Her face is bruised, her manner fearful, and Leon can only suppose that the sleepwalking which plagued his youth has come back, worse than ever before.
But as he struggles to understand what he’s been doing in his sleep, and where his wife has gone, he learns that the difference between asleep and awake may not always be knowable or even meaningful.
This is a fabulously bizarre psychological thriller, probably not to be examined too closely, but full of wild twists and apparent impossibilities which are all explained in the end.
Auntie Poldi and the Sicilian Lions by Mario Giordano (Bitter Lemon, £8.99) is the charming opening to a new amateur sleuth series.
Poldi is a 60-year-old Bavarian who moves to Sicily with the intention, her family fear, of drinking herself to death while enjoying a sea view.
Widowed and reluctantly retired from her job as a TV costume designer, she’s depressed. There seems to be little to prevent her from achieving her morbid ambition until a local handyman vanishes.
Frustrated by police inaction, while rather fancying the cop in charge, Poldi — daughter of a homicide detective — sets out to solve the mystery. She must do so without mentioning the mafia, which everyone is keen to inform her is merely “an invention of those fascists in the north.”
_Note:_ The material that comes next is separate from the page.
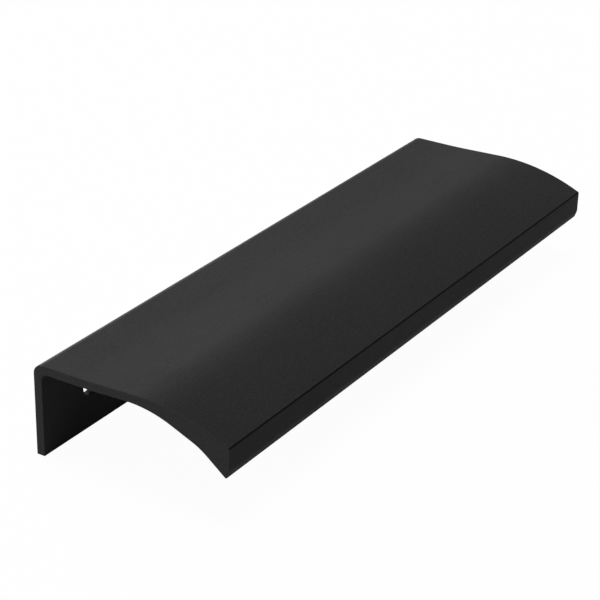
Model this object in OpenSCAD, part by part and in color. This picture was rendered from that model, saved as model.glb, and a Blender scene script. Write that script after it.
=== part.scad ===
// Edge pull: one aluminium extrusion, cut square, that hangs over the top edge of a door or a drawer front.
// A thin flange goes down behind the panel and is screwed to it. A web lies on the panel's edge, rises a
// little, and curls down in front as a grip with a wedge-shaped lip.
// X runs along the bar, Y to the back, Z up. The origin is the middle of the screw line on the seat face,
// which is the side of the flange that lies against the panel.

/* [Bar] */
// Length of the bar
bar_length = 160; // [145:1:400]
// Depth from the back of the flange to the front of the lip
bar_depth = 50; // [42:0.5:70]

/* [Screw flange] */
// Height of the flange, from the top face to its bottom edge
flange_height = 22; // [18:0.5:40]
// Thickness of the flange
flange_thickness = 2.1; // [1.5:0.1:4]
// Diameter of the screw holes
hole_diameter = 5.5; // [3:0.1:6.5]
// Distance from hole to hole
hole_spacing = 127; // [32:1:140]
// Height of the top face over the screw line
hole_drop = 11.5; // [8:0.1:14]

/* [Web] */
// Thickness of the web over the panel's edge
web_thickness = 2; // [1.5:0.1:3.5]
// Width of the level land, from the back of the flange
land_width = 13.5; // [8:0.5:20]
// Angle at which the web rises in front of the land
rise_angle = 2.2; // [0.5:0.1:5]
// Radius of the slow bend between the land and the rise
sweep_radius = 190; // [60:5:400]

/* [Crown] */
// Radius of the crown over the grip
crown_radius = 52; // [20:1:60]
// Slope of the crown where it meets the front edge
fall_angle = 24.5; // [15:0.5:35]
// Drop of the front edge below the land
front_drop = 4.35; // [2.5:0.05:8]

/* [Lip] */
// Height of the flat front face
front_height = 5.25; // [3:0.05:9]
// Lean of the front face, to the back at its bottom
front_lean = 0.4; // [0:0.1:6]
// Height of the nose that rounds the front face off below
nose_height = 2.1; // [1.5:0.1:4]
// How far the nose brings the tip back
nose_setback = 0.75; // [0.3:0.05:1.5]
// Width of the steep back of the lip
lip_width = 6.5; // [4:0.1:9]
// Slope of the steep back of the lip
lip_slope = 38; // [30:0.5:44]
// Width of the grip, from the front face to where the web begins to thicken
grip_width = 20; // [15:0.5:28]

/* [Edge radii] */
// Outer corner between the flange and the web
corner_radius = 2.45; // [0.5:0.05:4]
// Inner corner between the flange and the web
inner_radius = 1.5; // [0.2:0.1:2.5]
// Bottom edges of the flange
flange_edge_radius = 0.15; // [0.1:0.05:0.7]
// Front edge of the crown
front_edge_radius = 0.4; // [0.2:0.05:1]
// Nose under the front face
nose_radius = 1.5; // [0.5:0.1:2.5]
// Tip of the lip
tip_radius = 0.35; // [0.2:0.05:0.8]
// Bend between the grip and the steep back of the lip
lip_radius = 15; // [5:1:30]
// Bend where the web begins to thicken
grip_radius = 28; // [10:1:50]

/* [Hidden] */

// Longest chord of a round stretch, and the fewest chords in one
chord = 1.2;
fewest_chords = 8;
// Length that each hole's cutter stands out of the flange on both sides
cut_past = 1;
hole_facets = 64;

// Main lines of the section, in the plane of Y and Z
back_y = flange_thickness;
front_y = back_y - bar_depth;
top_z = hole_drop;
foot_z = top_z - flange_height;
land_y = back_y - land_width;
under_z = top_z - web_thickness;
grip_y = front_y + grip_width;
edge_z = top_z - front_drop;
nose_y = front_y + front_height * tan(front_lean);
nose_z = edge_z - front_height;
tip_y = nose_y + nose_setback;
tip_z = nose_z - nose_height;
lip_y = tip_y + lip_width;
lip_z = tip_z + lip_width * tan(lip_slope);

// The rise from the land and the fall to the front edge meet at the crown's corner
crown_y = (land_y * tan(rise_angle) + front_y * tan(fall_angle) + front_drop) / (tan(rise_angle) + tan(fall_angle));

// Height that the rise has reached at a place in front of the land
function risen(y) = (land_y - y) * tan(rise_angle);

// Corners of the section as [y, z, radius], from the back over the top to the lip, and back below
corners = [
    [back_y, top_z, corner_radius],
    [land_y, top_z, sweep_radius],
    [crown_y, top_z + risen(crown_y), crown_radius],
    [front_y, edge_z, front_edge_radius],
    [nose_y, nose_z, nose_radius],
    [tip_y, tip_z, tip_radius],
    [lip_y, lip_z, lip_radius],
    [grip_y, under_z + risen(grip_y), grip_radius],
    [land_y, under_z, sweep_radius],
    [0, under_z, inner_radius],
    [0, foot_z, flange_edge_radius],
    [back_y, foot_z, flange_edge_radius],
];

function at(c, i) = let (p = c[(i + len(c)) % len(c)]) [p[0], p[1]];
function edge(c, i) = at(c, i + 1) - at(c, i);
function turn(c, i) = atan2(cross(edge(c, i - 1), edge(c, i)), edge(c, i - 1) * edge(c, i));
// Length of an edge that a corner's round takes up
function taken(c, i) = let (k = (i + len(c)) % len(c)) c[k][2] * tan(abs(turn(c, k)) / 2);
// Share of its radius that a corner keeps where two rounds would meet on an edge
function share(c, i) = min(1, norm(edge(c, i)) / (taken(c, i) + taken(c, i + 1)));
function turned(v, a) = [v[0] * cos(a) - v[1] * sin(a), v[0] * sin(a) + v[1] * cos(a)];

// Points of the round at one corner, tangent to both of its edges
function round_at(c, i) =
    let (
        angle = turn(c, i),
        r = c[i][2] * min(share(c, i - 1), share(c, i)),
        inwards = edge(c, i - 1) / norm(edge(c, i - 1)),
        start = at(c, i) - inwards * r * tan(abs(angle) / 2),
        spoke = turned(inwards, -90 * sign(angle)) * r,
        count = max(fewest_chords, ceil(r * abs(angle) * PI / 180 / chord))
    )
    [for (k = [0 : count]) start - spoke + turned(spoke, angle * k / count)];

module section() {
    polygon([for (i = [0 : len(corners) - 1]) each round_at(corners, i)]);
}

// The section stands in the plane of Y and Z and is drawn out along X
module bar() {
    translate([-bar_length / 2, 0, 0])
        rotate([90, 0, 90])
            linear_extrude(bar_length)
                section();
}

module screw_holes() {
    for (side = [-1, 1])
        translate([side * hole_spacing / 2, flange_thickness + cut_past, 0])
            rotate([90, 0, 0])
                cylinder(h = flange_thickness + 2 * cut_past, d = hole_diameter, $fn = hole_facets);
}

module edge_pull() {
    color([0.045, 0.045, 0.047])
        difference() {
            bar();
            screw_holes();
        }
}

edge_pull();
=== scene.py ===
# %% [markdown]
# # An edge pull of black aluminium
#
# An edge pull hangs over the top edge of a door or a drawer front. A thin flange goes down behind the
# panel and takes two screws, a web lies on the panel's edge, and in front the web curls down into a grip
# that the fingers reach behind. It is one extrusion: the same section all along, sawn off square at both
# ends and then coated in a fine matte black.
#
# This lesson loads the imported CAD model, draws the section again with finer rounds, cuts the screw holes,
# breaks the sawn edges, and gives the bar its coat. The floor, the lamps and the camera come last.

# %% Load the frame
import math
from collections import namedtuple

import bpy
from mathutils import Matrix, Vector


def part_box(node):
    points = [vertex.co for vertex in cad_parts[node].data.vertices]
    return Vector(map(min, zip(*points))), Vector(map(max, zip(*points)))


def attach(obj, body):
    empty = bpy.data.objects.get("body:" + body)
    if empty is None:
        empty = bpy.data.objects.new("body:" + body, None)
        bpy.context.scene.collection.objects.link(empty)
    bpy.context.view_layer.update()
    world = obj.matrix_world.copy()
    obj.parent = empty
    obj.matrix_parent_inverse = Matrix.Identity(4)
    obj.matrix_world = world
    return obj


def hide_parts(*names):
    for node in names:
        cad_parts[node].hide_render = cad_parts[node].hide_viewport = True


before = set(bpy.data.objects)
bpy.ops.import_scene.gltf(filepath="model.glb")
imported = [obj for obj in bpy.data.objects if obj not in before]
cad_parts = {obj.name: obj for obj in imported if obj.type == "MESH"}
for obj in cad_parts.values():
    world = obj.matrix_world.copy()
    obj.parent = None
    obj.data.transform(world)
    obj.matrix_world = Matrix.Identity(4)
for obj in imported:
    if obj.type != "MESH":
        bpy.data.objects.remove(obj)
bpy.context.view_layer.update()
bar_low, bar_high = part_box("edge_pull")
print("CAD box in mm:", [round(1000 * value, 2) for value in (*bar_low, *bar_high)])

# %% [markdown]
# ## The section's corners
#
# The section could be a drawn curve or a list of points, but a maker's drawing gives an extrusion as a few
# straight lines with a radius at each corner, and that is also the easiest thing to change later. The
# overall sizes come from the CAD node's own box. The rest are the sizes in the part's drawing. The frame's
# origin is on the screw line, in the flange's face against the panel, so that seat and the screws are at 0.

# %% Heights, widths and slopes of the section
MM = 0.001
bar_length = bar_high.x - bar_low.x
back_y = bar_high.y
front_y = bar_low.y
foot_z = bar_low.z
seat_y = 0
screw_z = 0

top_z = 11.5 * MM
web_thickness = 2 * MM
land_y = -11.4 * MM
rise_angle = math.radians(2.2)
fall_angle = math.radians(24.5)
front_drop = 4.35 * MM
front_height = 5.25 * MM
front_lean = math.radians(0.4)
nose_height = 2.1 * MM
nose_setback = 0.75 * MM
lip_width = 6.5 * MM
lip_slope = math.radians(38)
grip_width = 20 * MM
print("section in mm:", round((back_y - front_y) / MM, 2), "deep, web", round(web_thickness / MM, 2), "thick")

# %% Radii of the section's corners
corner_radius = 2.45 * MM
sweep_radius = 190 * MM
crown_radius = 52 * MM
front_edge_radius = 0.4 * MM
nose_radius = 1.5 * MM
tip_radius = 0.35 * MM
lip_radius = 15 * MM
grip_radius = 28 * MM
inner_radius = 1.5 * MM
flange_edge_radius = 0.15 * MM
print("crown's radius in mm:", round(crown_radius / MM, 2))

# %% Places of the section's corners
def risen(y):
    """Height that the web has gained at a place in front of the level land."""
    return (land_y - y) * math.tan(rise_angle)


fall = math.tan(fall_angle)
rise = math.tan(rise_angle)
crown_y = (land_y * rise + front_y * fall + front_drop) / (rise + fall)
edge_z = top_z - front_drop
under_z = top_z - web_thickness
grip_y = front_y + grip_width
nose_y = front_y + front_height * math.tan(front_lean)
nose_z = edge_z - front_height
tip_y = nose_y + nose_setback
tip_z = nose_z - nose_height
lip_y = tip_y + lip_width
lip_z = tip_z + lip_width * math.tan(lip_slope)

# Each corner is its place in the plane of Y and Z and the radius that rounds it, from the back over the top
section_corners = [
    (back_y, top_z, corner_radius),
    (land_y, top_z, sweep_radius),
    (crown_y, top_z + risen(crown_y), crown_radius),
    (front_y, edge_z, front_edge_radius),
    (nose_y, nose_z, nose_radius),
    (tip_y, tip_z, tip_radius),
    (lip_y, lip_z, lip_radius),
    (grip_y, under_z + risen(grip_y), grip_radius),
    (land_y, under_z, sweep_radius),
    (seat_y, under_z, inner_radius),
    (seat_y, foot_z, flange_edge_radius),
    (back_y, foot_z, flange_edge_radius),
]
FRONT_EDGE = section_corners.index((front_y, edge_z, front_edge_radius))
print("corners in the section:", len(section_corners), "and the front edge is number", FRONT_EDGE)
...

The plot is secondary to the food, culture and history of Sicily and to the delightfully fresh creation of Poldi herself.
It says something about the world we currently live in that it feels somewhat startling to read a novel featuring a sexually active middle-aged woman.
In The Loving Husband by Christobel Kent (Sphere, £7.99), Fran leaves her job at a magazine in London and moves to a lonely farmhouse on the edge of the Fens with her husband, Nathan, and two young children.
For Nathan it’s a return to the landscape of his childhood, while Fran hopes it’s a chance to rebuild a marriage which only she knows is in trouble.
But when he’s murdered, she becomes the main suspect — especially as the police uncover the secrets that both husband and wife have been assiduously keeping from each other.
With a denouement taken from recent headlines, this is a riveting, albeit relentlessly sombre, mystery in which the male characters are all loathsome and the women aren’t much better.
If you’re looking for a perfect summer holiday read, pick up Another One Goes Tonight by Peter Lovesey (Sphere, £19.99).
In the latest in this long-running series Peter Diamond, head of Bath CID, saves a man’s life by administering CPR after a traffic accident.
While the eccentric victim — a railway enthusiast who rides around town on an electric tricycle — lies in a coma, Diamond’s investigation reveals the awful possibility that he might have rescued a monster.
Marvellous misdirection crowns a cunning story, told with gentle humour.